Et la culture de Pleynet ? Pas banale non plus ! Énorme, minutieuse, précise, diversifiée. Il y a les « fiches » de Pleynet. Et faite pour quoi ? Faite pour être en quelques pages brûlées. Stanze c’est ça cette incandescence-là cette trace-là de ce qui est immédiatement consommé et dépensé. Un travail de dissipateur, pour reprendre encore une expression de Nietzsche. Un affrontement à une certaine puissance de destruction de la réalité.

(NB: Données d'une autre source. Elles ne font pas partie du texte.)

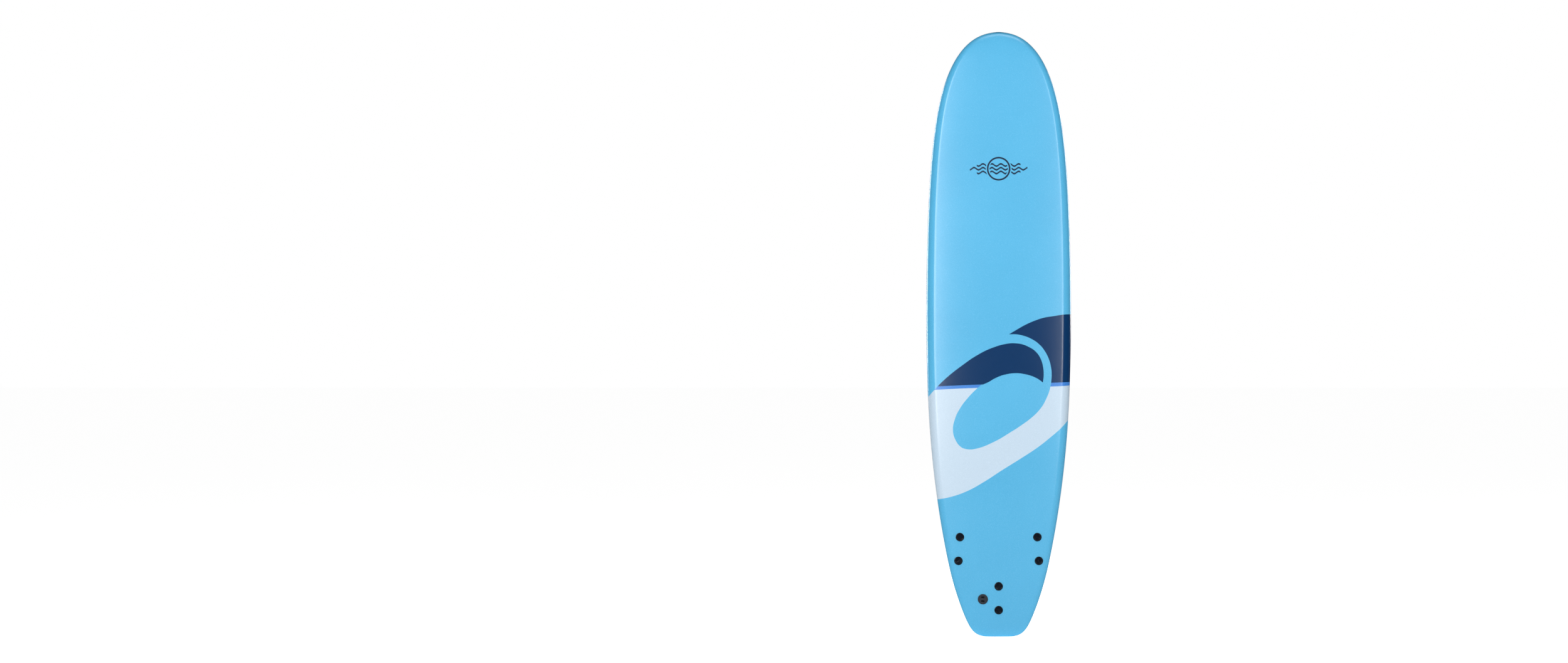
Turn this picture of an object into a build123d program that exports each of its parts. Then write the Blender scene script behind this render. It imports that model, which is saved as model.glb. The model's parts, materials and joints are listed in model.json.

Autre paradoxe : les objets à partir desquels parfois Pleynet écrit le passionnent et, en même temps, il n’en a que faire, comme objets. Pas de fascination, pas de fétichisation ; (le marché de la peinture, il le prend pour ce qu’il est, sans crispation. Il l’analyse, il le connaît, il s’en amuse). D’où ce livre, Art et Littérature ; le moins dogmatique, le plus ouvert qui soit. Pleynet d’ailleurs s’en explique dans l’entretien qui suit [entretien repris dans Transculture (1979)]. On le verra, il y est souvent question de Freud. Pleynet écrit sur ce qui le touche. Banal ? Peut-être. N’empêche que dans un moment d’inflation du discours critique universitaire dont le trissotinisme n’a l’air de faire sourire personne, dans une période où le plus informe bafouillis, la plus morne scatologie, la plus débile gesticulation se donnent des allures de dangereuse subversion, c’est plutôt singulier. Demain cela pourrait devenir une forme de courage. En définitive, où est Pleynet ? Cherchez-le du côté de sa propre langue. Pas dans les notes en bas de pages des revues qui le plagient sans le nommer. Pas dans les palmarès ni les distributions de prix. Il n’y est pas. C’est qui est sa façon d’être un peu là.

J’oubliais : connaissez-vous le rire de Pleynet ? Eh bien, cherchez-le aussi dans son rire, Pleynet ; puisque ce rire il est, aussi, dans son écriture, un peu là.